## Begin INFORMATION PROVIDED

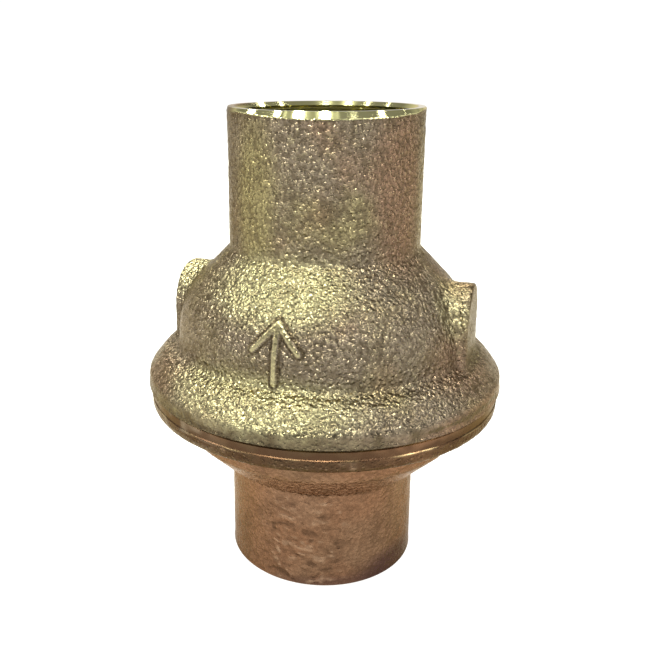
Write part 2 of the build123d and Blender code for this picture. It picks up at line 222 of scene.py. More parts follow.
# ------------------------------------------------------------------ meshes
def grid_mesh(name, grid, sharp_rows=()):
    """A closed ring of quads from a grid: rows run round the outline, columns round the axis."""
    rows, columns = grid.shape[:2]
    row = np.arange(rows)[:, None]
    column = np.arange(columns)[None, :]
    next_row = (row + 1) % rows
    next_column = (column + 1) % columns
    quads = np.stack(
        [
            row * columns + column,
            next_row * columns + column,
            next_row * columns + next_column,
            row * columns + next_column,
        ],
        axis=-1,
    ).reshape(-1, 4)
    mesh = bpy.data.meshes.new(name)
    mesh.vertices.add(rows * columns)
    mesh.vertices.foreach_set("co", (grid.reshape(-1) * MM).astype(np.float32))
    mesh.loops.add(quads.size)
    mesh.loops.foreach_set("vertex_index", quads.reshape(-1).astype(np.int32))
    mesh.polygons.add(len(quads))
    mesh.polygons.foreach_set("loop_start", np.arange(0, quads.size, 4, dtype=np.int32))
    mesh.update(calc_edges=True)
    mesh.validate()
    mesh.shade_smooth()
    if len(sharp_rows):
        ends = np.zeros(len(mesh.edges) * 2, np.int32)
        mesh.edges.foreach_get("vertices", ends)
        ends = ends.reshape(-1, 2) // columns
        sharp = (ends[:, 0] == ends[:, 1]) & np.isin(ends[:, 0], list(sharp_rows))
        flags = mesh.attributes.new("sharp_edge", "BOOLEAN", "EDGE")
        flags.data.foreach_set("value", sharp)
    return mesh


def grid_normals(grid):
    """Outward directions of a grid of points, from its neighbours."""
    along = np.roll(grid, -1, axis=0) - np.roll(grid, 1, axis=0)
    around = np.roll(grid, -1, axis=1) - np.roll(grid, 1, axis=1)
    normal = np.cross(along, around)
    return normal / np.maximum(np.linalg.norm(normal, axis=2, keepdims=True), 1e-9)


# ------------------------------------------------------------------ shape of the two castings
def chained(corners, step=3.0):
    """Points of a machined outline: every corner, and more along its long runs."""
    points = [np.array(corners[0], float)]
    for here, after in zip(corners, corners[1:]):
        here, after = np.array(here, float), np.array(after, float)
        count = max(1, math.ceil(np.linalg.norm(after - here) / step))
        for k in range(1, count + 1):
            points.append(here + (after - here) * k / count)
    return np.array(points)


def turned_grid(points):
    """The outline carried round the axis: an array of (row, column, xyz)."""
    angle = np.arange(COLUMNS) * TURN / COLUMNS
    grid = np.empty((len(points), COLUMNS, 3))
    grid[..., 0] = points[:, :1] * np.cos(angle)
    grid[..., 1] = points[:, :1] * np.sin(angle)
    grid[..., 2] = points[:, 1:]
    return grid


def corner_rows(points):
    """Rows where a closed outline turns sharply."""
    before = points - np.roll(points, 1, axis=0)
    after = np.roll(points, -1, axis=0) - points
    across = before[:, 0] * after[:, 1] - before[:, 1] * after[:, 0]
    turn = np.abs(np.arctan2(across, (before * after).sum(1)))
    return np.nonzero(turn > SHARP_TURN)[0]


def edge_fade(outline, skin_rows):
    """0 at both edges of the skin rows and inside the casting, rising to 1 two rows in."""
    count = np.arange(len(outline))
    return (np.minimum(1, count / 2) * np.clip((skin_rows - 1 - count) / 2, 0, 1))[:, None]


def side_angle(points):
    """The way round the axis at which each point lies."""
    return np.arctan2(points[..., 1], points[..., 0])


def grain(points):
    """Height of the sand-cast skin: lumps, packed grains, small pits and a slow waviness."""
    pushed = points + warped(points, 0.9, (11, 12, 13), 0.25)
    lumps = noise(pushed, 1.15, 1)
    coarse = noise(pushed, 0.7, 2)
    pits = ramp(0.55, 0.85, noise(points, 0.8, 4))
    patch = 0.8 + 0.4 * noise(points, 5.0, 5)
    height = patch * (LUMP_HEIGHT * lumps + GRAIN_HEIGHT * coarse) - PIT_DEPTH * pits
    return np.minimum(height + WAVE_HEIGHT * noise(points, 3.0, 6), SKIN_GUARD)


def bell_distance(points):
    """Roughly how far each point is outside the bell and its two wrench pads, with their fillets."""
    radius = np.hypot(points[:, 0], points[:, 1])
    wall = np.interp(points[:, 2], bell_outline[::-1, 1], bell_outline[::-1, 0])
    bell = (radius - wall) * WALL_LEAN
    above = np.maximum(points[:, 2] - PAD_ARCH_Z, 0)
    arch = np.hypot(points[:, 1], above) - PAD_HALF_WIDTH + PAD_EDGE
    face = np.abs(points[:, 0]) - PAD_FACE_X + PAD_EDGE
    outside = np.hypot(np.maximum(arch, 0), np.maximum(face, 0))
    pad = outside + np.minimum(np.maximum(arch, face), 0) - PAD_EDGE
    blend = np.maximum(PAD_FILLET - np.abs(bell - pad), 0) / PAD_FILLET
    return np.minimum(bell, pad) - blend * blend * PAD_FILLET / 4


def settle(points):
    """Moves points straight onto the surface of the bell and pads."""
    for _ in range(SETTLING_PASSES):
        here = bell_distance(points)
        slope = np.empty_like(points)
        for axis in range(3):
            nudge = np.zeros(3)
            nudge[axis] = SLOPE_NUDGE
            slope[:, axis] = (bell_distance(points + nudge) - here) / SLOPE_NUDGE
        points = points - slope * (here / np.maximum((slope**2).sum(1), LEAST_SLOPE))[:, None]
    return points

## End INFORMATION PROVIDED

- **PROBLEM DESCRIPTION**
Repeat the material word for word from its opening line up to and including the line containing "return normal /".

- **REPLY**
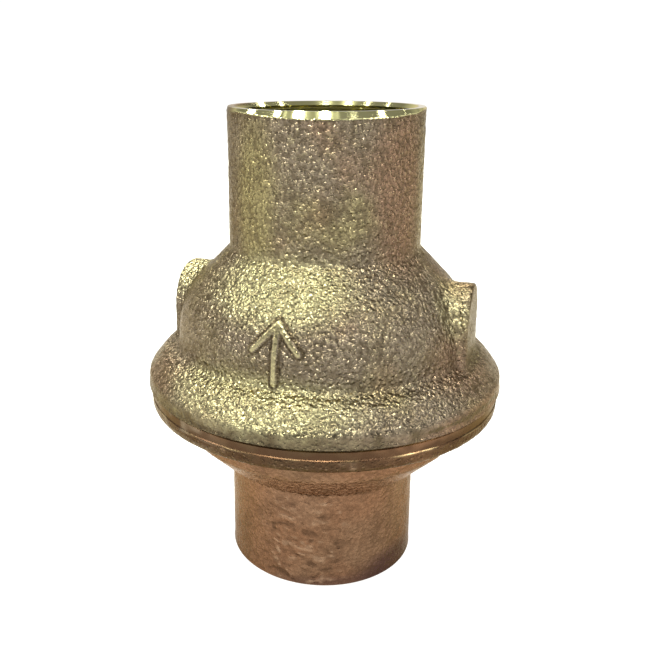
Write part 2 of the build123d and Blender code for this picture. It picks up at line 222 of scene.py. More parts follow.
# ------------------------------------------------------------------ meshes
def grid_mesh(name, grid, sharp_rows=()):
    """A closed ring of quads from a grid: rows run round the outline, columns round the axis."""
    rows, columns = grid.shape[:2]
    row = np.arange(rows)[:, None]
    column = np.arange(columns)[None, :]
    next_row = (row + 1) % rows
    next_column = (column + 1) % columns
    quads = np.stack(
        [
            row * columns + column,
            next_row * columns + column,
            next_row * columns + next_column,
            row * columns + next_column,
        ],
        axis=-1,
    ).reshape(-1, 4)
    mesh = bpy.data.meshes.new(name)
    mesh.vertices.add(rows * columns)
    mesh.vertices.foreach_set("co", (grid.reshape(-1) * MM).astype(np.float32))
    mesh.loops.add(quads.size)
    mesh.loops.foreach_set("vertex_index", quads.reshape(-1).astype(np.int32))
    mesh.polygons.add(len(quads))
    mesh.polygons.foreach_set("loop_start", np.arange(0, quads.size, 4, dtype=np.int32))
    mesh.update(calc_edges=True)
    mesh.validate()
    mesh.shade_smooth()
    if len(sharp_rows):
        ends = np.zeros(len(mesh.edges) * 2, np.int32)
        mesh.edges.foreach_get("vertices", ends)
        ends = ends.reshape(-1, 2) // columns
        sharp = (ends[:, 0] == ends[:, 1]) & np.isin(ends[:, 0], list(sharp_rows))
        flags = mesh.attributes.new("sharp_edge", "BOOLEAN", "EDGE")
        flags.data.foreach_set("value", sharp)
    return mesh


def grid_normals(grid):
    """Outward directions of a grid of points, from its neighbours."""
    along = np.roll(grid, -1, axis=0) - np.roll(grid, 1, axis=0)
    around = np.roll(grid, -1, axis=1) - np.roll(grid, 1, axis=1)
    normal = np.cross(along, around)
    return normal / np.maximum(np.linalg.norm(normal, axis=2, keepdims=True), 1e-9)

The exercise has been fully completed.